The fear of the beer cans, has been that those precious lines that delicately balance the safety of the cyclist on the road could potentially bend the line enough to add a bicycle hood ornament to the vehicle. I don’t think that I would make a good hood ornament. I’m definitely not shiny enough or symbolic enough.
MY SECOND FEAR, has come from my observations of the many signs along the street.
Having not grown up in the countryside with the liberty to shoot guns and drink beer on a daily basis, I have not come to terms with the countryside antics of blasting away signs. I have yet to see a sign that has not been considered a legitimate and useful target. Whether it is a mile marker, service sign, or wooden caribou I have seen every variety transformed into swiss cheese.
This fear..or revelation or what have you ocurred to me after leaving the town of Chicken where I noticed a fond fascination of firearms. As I became interested in my distance for the day, I noticed that every mile marker was conveniently shredded by bullets of every caliber and variety. Bird shot, cannon shot, rifle shot, etc.
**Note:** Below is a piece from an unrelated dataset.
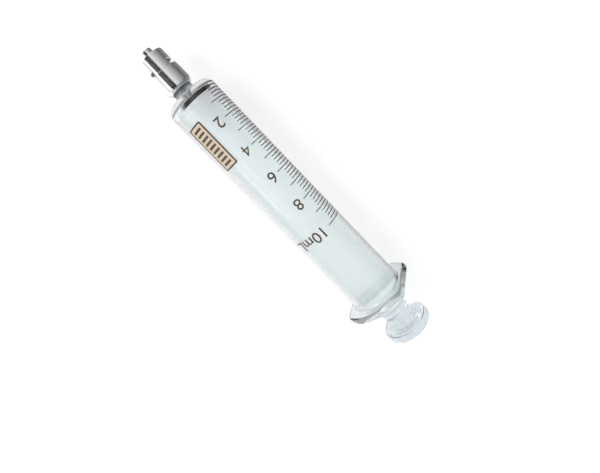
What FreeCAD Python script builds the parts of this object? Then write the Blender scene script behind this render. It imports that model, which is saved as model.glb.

There were a mere handful of them that could still be read along the 60 or so miles I paid attention.
The thoroughness was remarkable. It was as if there was an unpsoken vengeance against these signs. A war against the diamond shaped metal objects which obviously must have wronged somebody to deserve this kind of retaliation.
I consider myself a pacifist in this war and do not operate my bicycle with an armed rifle at the ready. Though, I can’t say I haven’t thought about the possibility. In any case, I started to notice which direction these bullets were flying as I winded along a twisted mountain road. I pictured a bunch of good ‘ol boys with rifles in the back of a truck hootin’ and hollerin’ throwin’ their beer cans out the side and taking aim.
I’m not only an optimist, but a pacifist as well. Now, I’m sure everybody who is operating these weapons is fully qualified to use them safely and responsibly. How else could they enlist in this war against informative metal placards? Despite my optimism, I kept noticing that the signs were right about head level, which often allowed me to look through the bullet holes to see where they would go after they penetrated the sign.
My mind filled with geometric lines tracing along the canyons and mountain roads filling my mind with a web of bullet paths. It was amazing how often we could get caught in this web as we calmly rode our bikes up the mountain. I imagine, these “qualified” gunslingers would surely not shoot at the sign if they saw a car coming from the other side.
However, I remain doubtful that they would see the haggard bicyclist huffing and puffing his way up a hill. When I’m feeling particularly good, I like to balance my positive emotions with this paranoid delusion, if you will. It is probably a very low possibility of danger, maybe about the same risk as getting hit by a stray bullet shot up at New Years. But on these long stretches of road, you gotta keep your mind occupied, gotta worry about something.
I know one thing, If i hear bullets being shot, accompanied by a drunken howl. I’ll stay far from the road, and will probably still wear my helmet for good measure.